Then, I started to see that the current books related to the topic, showed their hands-on. Their example code was using Python and R but in a kind of interactive IDE. This way Web allows you to share what you were doing with others in real time. It blew my mind. It was very simple, as I say IDE, though I could also use the word Sandbox. I could use both words for quick views, proof of concept, show someone in a few minutes, relevant and timely useful information.

This on the side of the Jupyter Notebook. But, in fact, what makes the magic is the ecosystem python modules provide. Led by pandas and numpy, for machine learning and data science.

A quick example 

Since the data of the CDRs is confidential, I can not show you a real customer’s example. It occurred to me to illustrate with a personal project that I started facing some weeks ago. It is based on some paper that I found while looking for information on predictive models. This tries to predict the result of professional tennis matches based on the player’s characteristics. It also considers match features (previous results) to show who will win the game with a given probability.

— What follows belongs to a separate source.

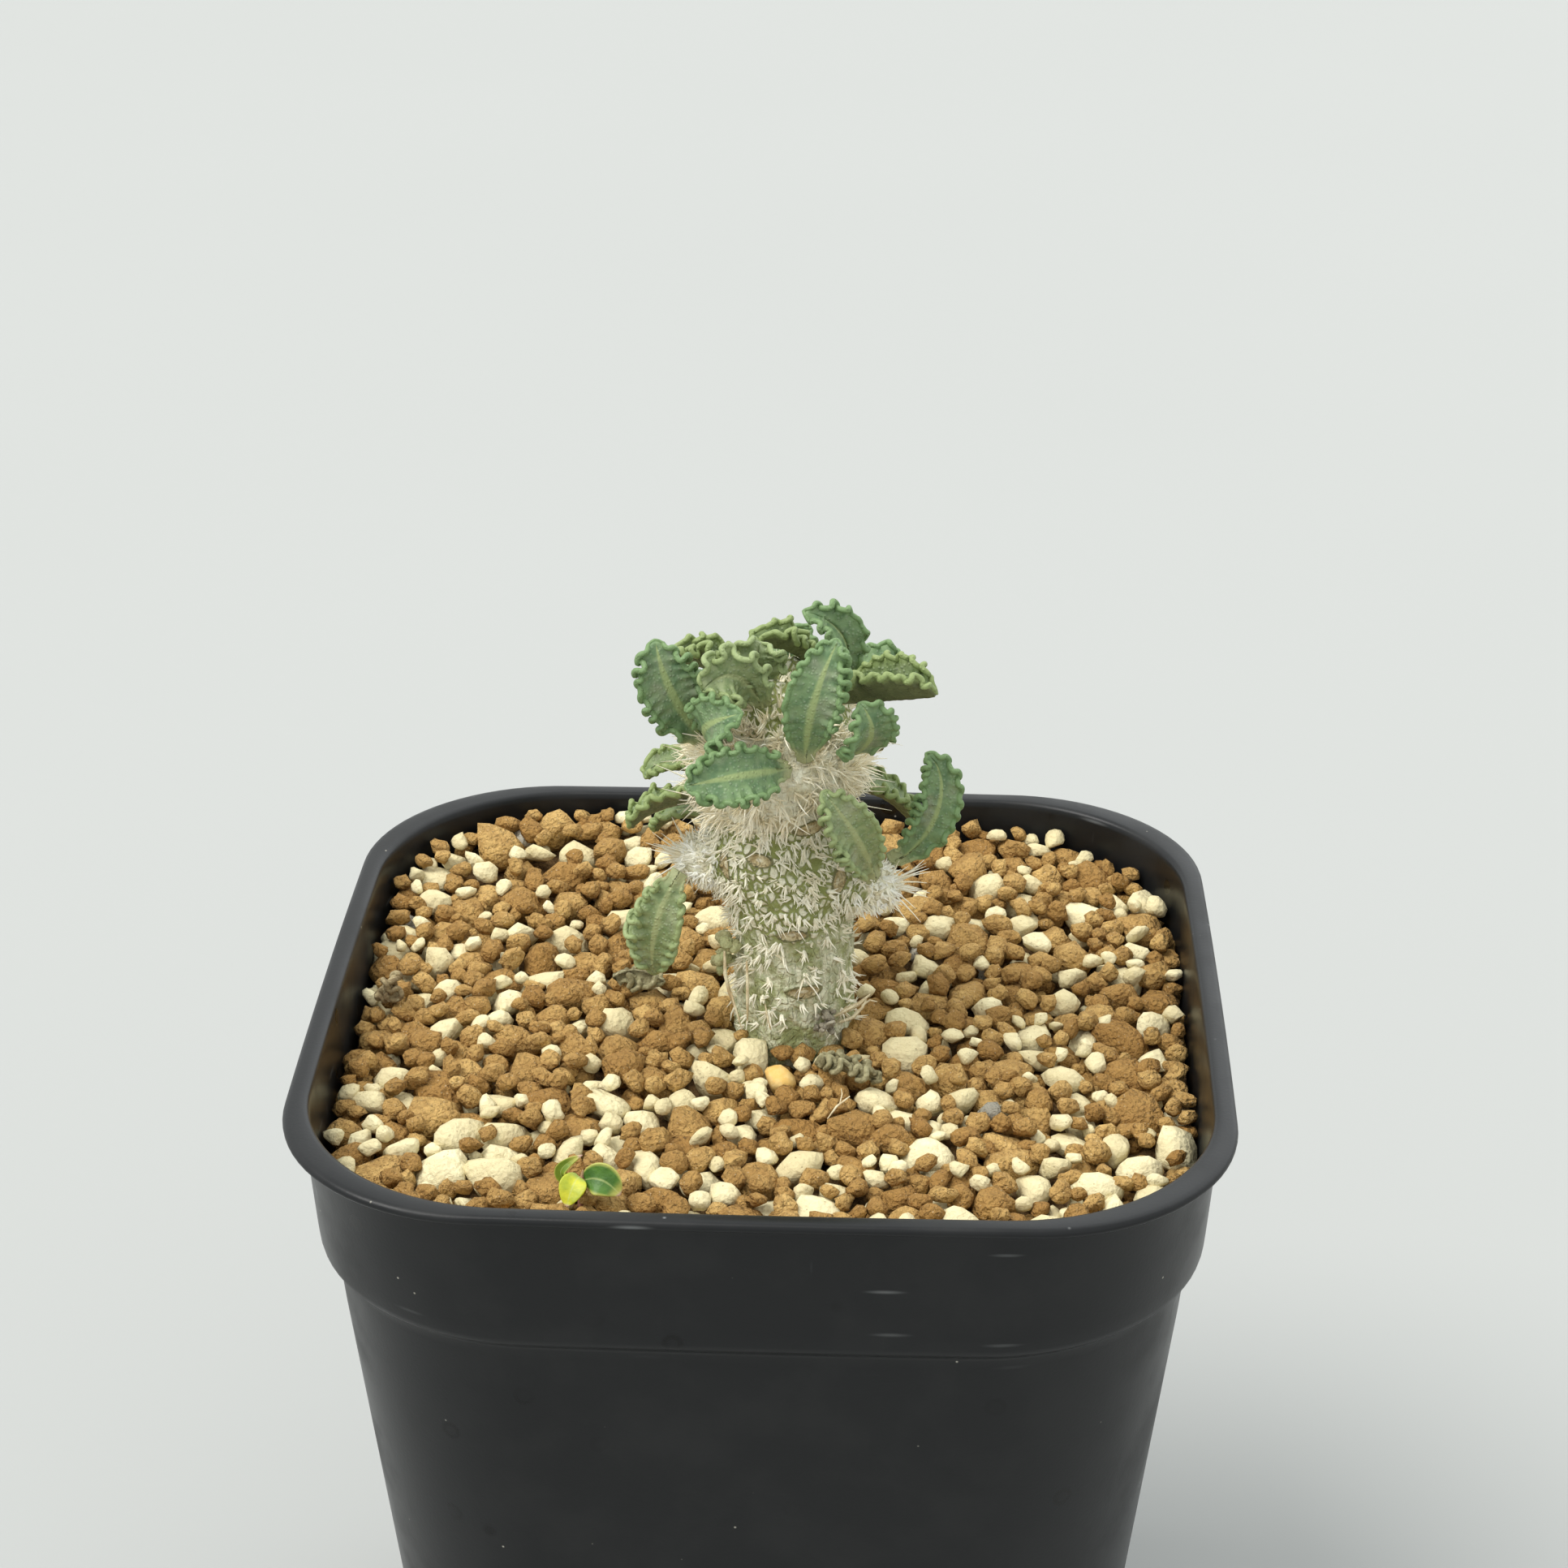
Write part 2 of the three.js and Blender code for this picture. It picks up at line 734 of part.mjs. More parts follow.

The author is very clear about how he deals with the different approaches (Multilayer Neural Networks, Logistic Regression, Support Vector Machines). But he does not present any code example of their implementation. So I liked the idea of seeing whether I could reproduce their results. I’m still working on it, but I have enough to be able to show you the beginning steps.

The first thing is to install Anaconda and Jupyter. I recommend using this guide (GitHub repo with the hands-on of O’Reilly’s book Hands-On Machine Learning with Scikit-Learn and TensorFlow). Then, with one command, start the Jupyter Notebook server to see something like that (I raised the server within the hands-on repo, but they can do it over any directory).

Jupyter Notebooks

 

 

 

 

 

 

 

 

We created a new notebook for this example. It looks like this.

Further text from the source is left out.